Page 2453 - Week 07 - Wednesday, 17 June 2009
My position is very clear: there have been examples in the past where non-government schools wished to be involved in the public review process in relation to government schools. We collaborated on the new curriculum framework, for example, despite much criticism from the then shadow minister about the involvement of independent schools in that at the time. Nonetheless, that collaboration occurred with the active involvement of the non-government school sector at their invitation. But it is not standard practice for a review of government schooling to be extended to the non-government sector. I give a couple of further examples: the school-based management review and school safety policies and bullying. Perhaps it would be appropriate—I am happy to discuss this with the non-government school sector—that they be involved in the safe schools task force in the future, because bullying extends across all schools.
So what has changed in relation to my position?

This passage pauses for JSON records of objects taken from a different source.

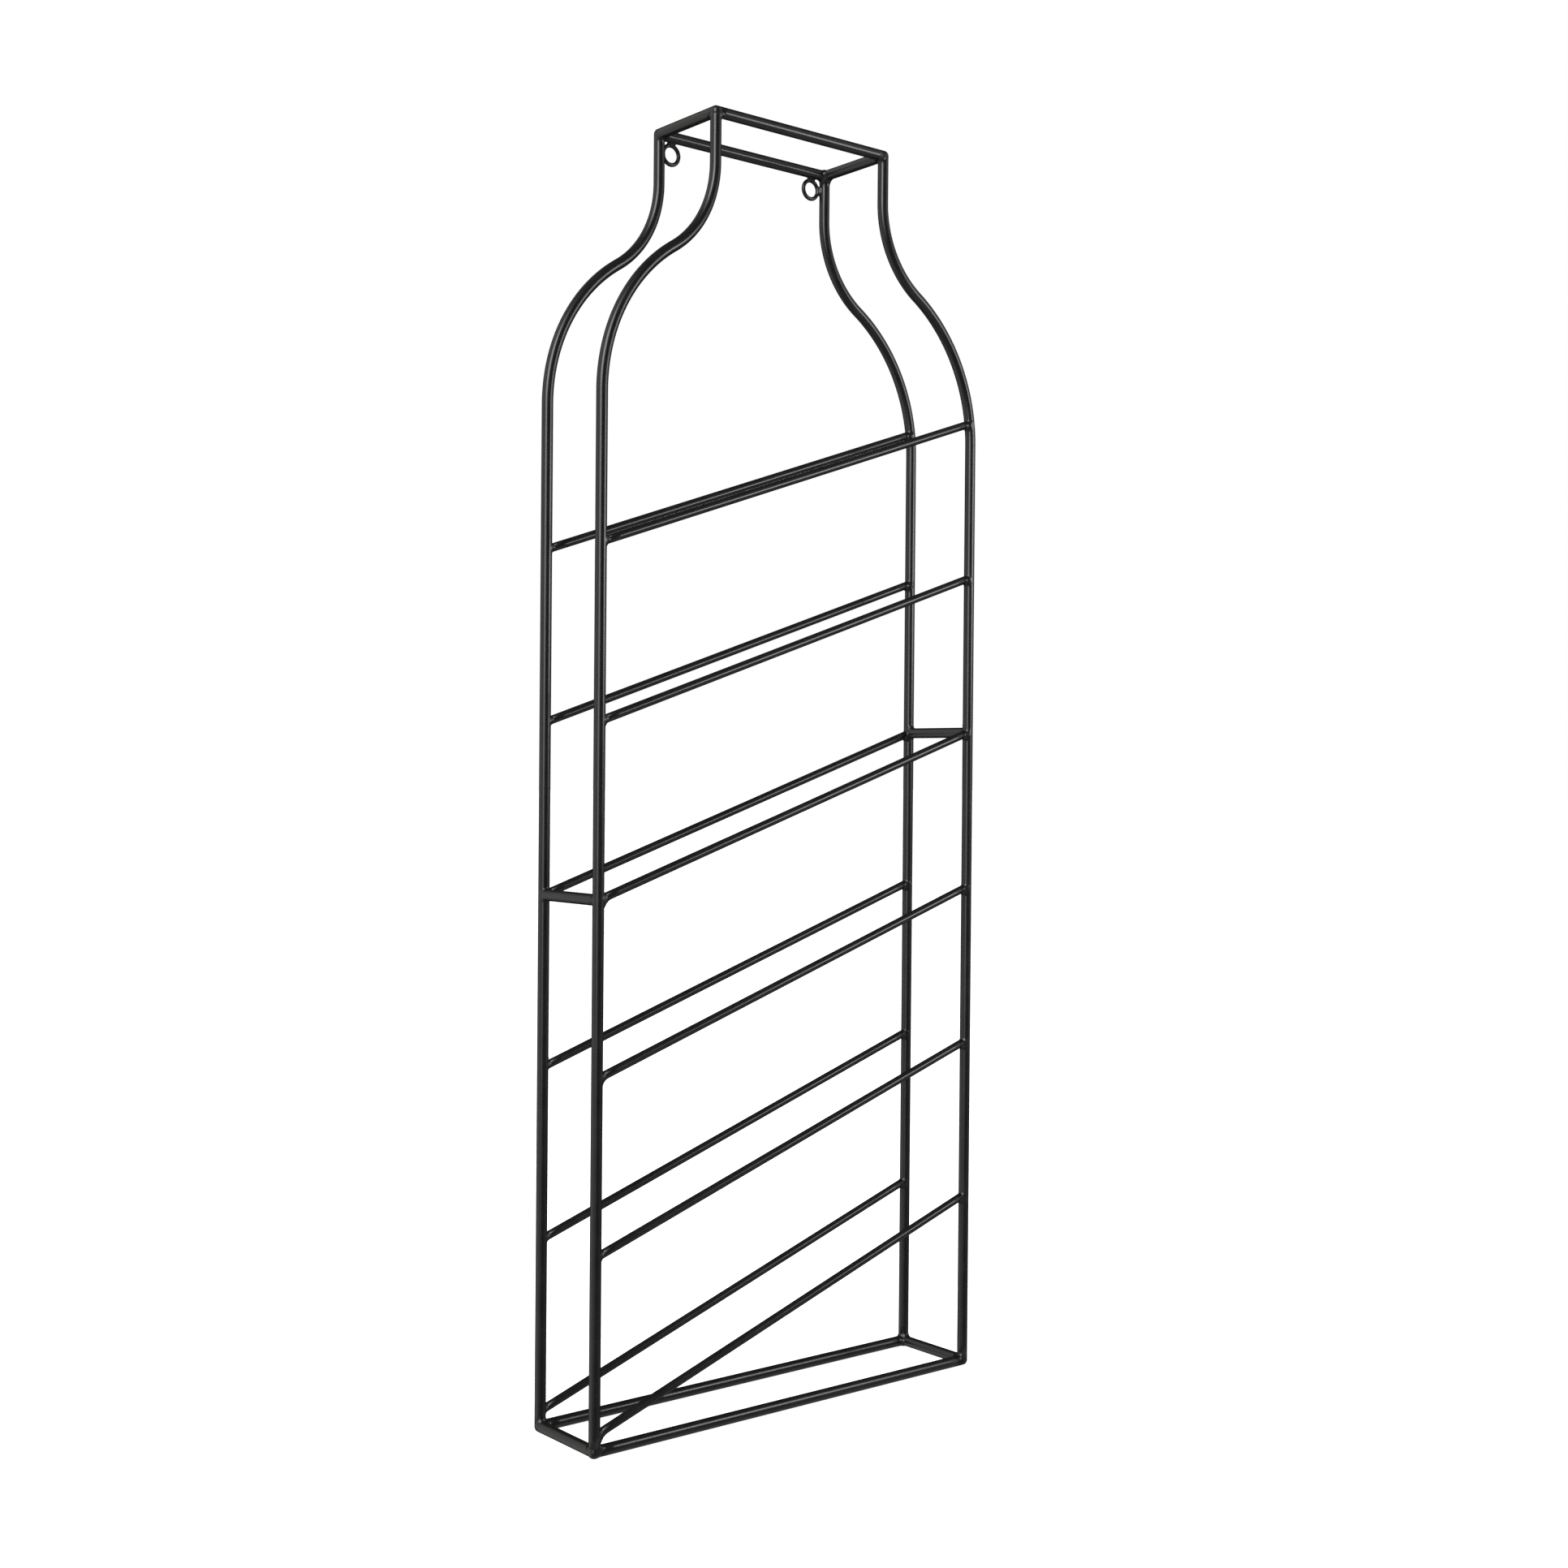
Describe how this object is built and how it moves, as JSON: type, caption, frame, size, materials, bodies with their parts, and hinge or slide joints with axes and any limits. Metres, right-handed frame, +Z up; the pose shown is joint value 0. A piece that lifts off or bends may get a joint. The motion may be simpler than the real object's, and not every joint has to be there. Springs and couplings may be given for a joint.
{
  "type": "wine rack",
  "caption": "Bottle-outline wall wine rack of welded black rod: front and back frames on spacers, slanted pairs of bars for lying bottles, and hanging rings at the back.",
  "frame": {"origin": "middle of the footprint, on the surface that the bottom rails stand on", "axes": "+X to the right seen from the front, +Y towards the wall behind, +Z up"},
  "size_m": [0.35, 0.075, 0.92],
  "materials": {
    "powder_coated_rod": "satin black powder coat on round steel rod, with faint orange peel",
    "powder_coated_weld": "satin black powder coat over rippled weld beads"
  },
  "bodies": {
    "root": {"front_left_side_rod": "powder_coated_rod", "front_right_side_rod": "powder_coated_rod", "back_left_side_rod": "powder_coated_rod", "back_right_side_rod": "powder_coated_rod", "front_bottom_rail": "powder_coated_rod", "front_top_rail": "powder_coated_rod", "back_bottom_rail": "powder_coated_rod", "back_top_rail": "powder_coated_rod", "front_shelf_bar_1": "powder_coated_rod", "front_shelf_bar_2": "powder_coated_rod", "front_shelf_bar_3": "powder_coated_rod", "front_shelf_bar_4": "powder_coated_rod", "front_shelf_bar_5": "powder_coated_rod", "front_shelf_bar_6": "powder_coated_rod", "back_shelf_bar_1": "powder_coated_rod", "back_shelf_bar_2": "powder_coated_rod", "back_shelf_bar_3": "powder_coated_rod", "back_shelf_bar_4": "powder_coated_rod", "back_shelf_bar_5": "powder_coated_rod", "back_shelf_bar_6": "powder_coated_rod", "bottom_left_spacer": "powder_coated_rod", "bottom_right_spacer": "powder_coated_rod", "middle_left_spacer": "powder_coated_rod", "middle_right_spacer": "powder_coated_rod", "top_left_spacer": "powder_coated_rod", "top_right_spacer": "powder_coated_rod", "left_hanging_eyelet": "powder_coated_rod", "right_hanging_eyelet": "powder_coated_rod", "front_left_bar_welds": "powder_coated_weld", "front_right_bar_welds": "powder_coated_weld", "back_left_bar_welds": "powder_coated_weld", "back_right_bar_welds": "powder_coated_weld", "middle_spacer_welds": "powder_coated_weld", "bottom_corner_welds": "powder_coated_weld", "top_corner_welds": "powder_coated_weld", "eyelet_welds": "powder_coated_weld"}
  },
  "joints": []
}
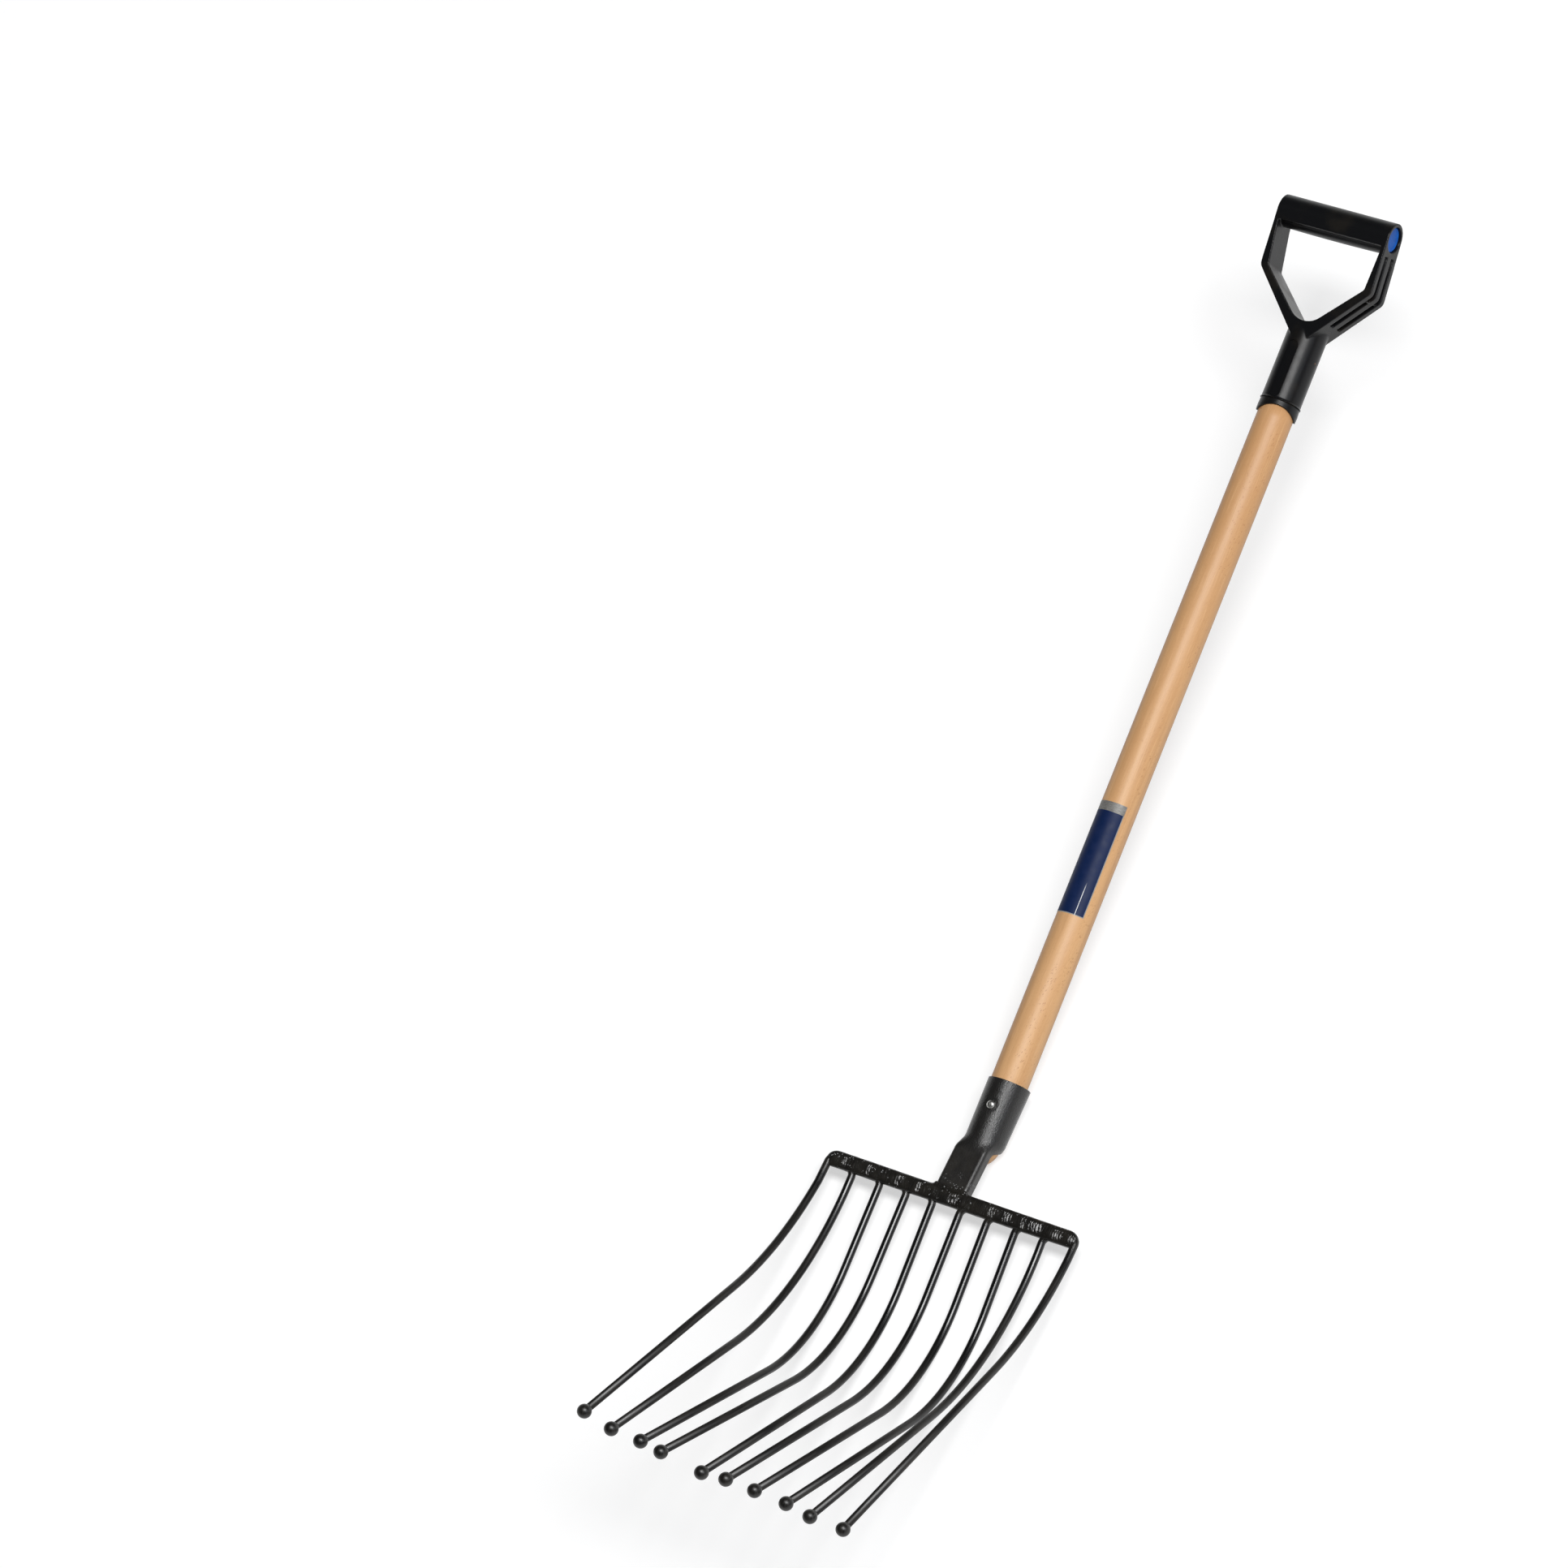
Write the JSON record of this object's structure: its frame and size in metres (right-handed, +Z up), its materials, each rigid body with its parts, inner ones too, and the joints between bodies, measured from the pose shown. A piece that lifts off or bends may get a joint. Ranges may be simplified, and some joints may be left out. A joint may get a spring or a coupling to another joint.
{
  "type": "potato fork",
  "caption": "Wide scooped potato fork with ball-ended round tines, welded crossbar, riveted sheet socket, wooden shaft and moulded D grip, lying front up.",
  "frame": {"origin": "on the ground, under the middle of the fork's bounding box", "axes": "+Y from the tips towards the grip, level; +Z up, out of the scooped front, the fork lying on its tines and socket as it would by its weight; +X across the tines"},
  "size_m": [0.3122, 1.4748, 0.251],
  "materials": {
    "black_steel": "gloss black paint over rod, sheet and weld beads",
    "beech": "turned beech under clear satin lacquer",
    "bright_zinc": "bright zinc-plated steel",
    "black_plastic": "satin moulded plastic",
    "blue_plastic": "satin moulded plastic"
  },
  "bodies": {
    "root": {"ball_1": "black_steel", "ball_10": "black_steel", "ball_2": "black_steel", "ball_3": "black_steel", "ball_4": "black_steel", "ball_5": "black_steel", "ball_6": "black_steel", "ball_7": "black_steel", "ball_8": "black_steel", "ball_9": "black_steel", "crossbar_weld": "black_steel", "grip": "black_plastic", "grip_cap_left": "blue_plastic", "grip_cap_right": "blue_plastic", "grip_collar": "black_plastic", "outer_tine_bow": "black_steel", "rivet_washer": "bright_zinc", "shaft": "beech", "socket": "black_steel", "socket_rivet": "bright_zinc", "tine_2": "black_steel", "tine_3": "black_steel", "tine_4": "black_steel", "tine_5": "black_steel", "tine_6": "black_steel", "tine_7": "black_steel", "tine_8": "black_steel", "tine_9": "black_steel"}
  },
  "joints": []
}
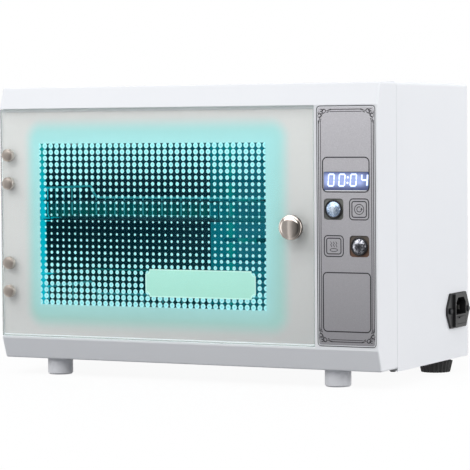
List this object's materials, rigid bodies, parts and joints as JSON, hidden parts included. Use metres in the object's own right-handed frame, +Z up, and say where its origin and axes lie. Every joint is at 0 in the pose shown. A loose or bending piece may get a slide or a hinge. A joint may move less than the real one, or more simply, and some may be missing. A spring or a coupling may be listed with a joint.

I have had a formal approach from non-government schools to be included in the elements of the Shaddock review that are relevant to non-government schools. The vast majority of the areas that Professor Shaddock is examining are not relevant to non-government schools, because they do not have education provision of that type.
MR SMYTH: My question is to the Minister for Health. Minister, during the estimates process it was discovered that you personally intervened on behalf of the Labor Party in the facilitation of filming Labor Party political ads in Canberra Hospital. Your colleague Andrew Barr said of the same issue:
It would have been improper for me as minister to have sought advantage for my political party in relation to such a request.
Minister, how do you reconcile your personal involvement in party political based advertisements against the statement of your ministerial colleague?
MS GALLAGHER: As I told the estimates committee, I did not personally organise the filming of the advertisement at the Canberra Hospital. But, in a phone call with the chief executive—and I have to confess that I do speak to the chief executive of ACT Health probably at the moment around six times a day—in one of those conversations I had with him, I mentioned there would be an approach and would facilities be available for this use if an approach was made. He indicated to me that he would be the person who considered that; that the facilities, if the terms were agreed on how to use them, would be made available to any candidate in the election. And that was the end of the conversation. I did not organise the advertising in the Canberra Hospital, but I certainly had a conversation where I inquired as to whether that was something ACT Health would consider.
MR SPEAKER: Mr Smyth, a supplementary question?
MR SMYTH: Yes, thank you. Minister, why do you believe it was proper for you as minister to seek political advantage for your political party by making such a request?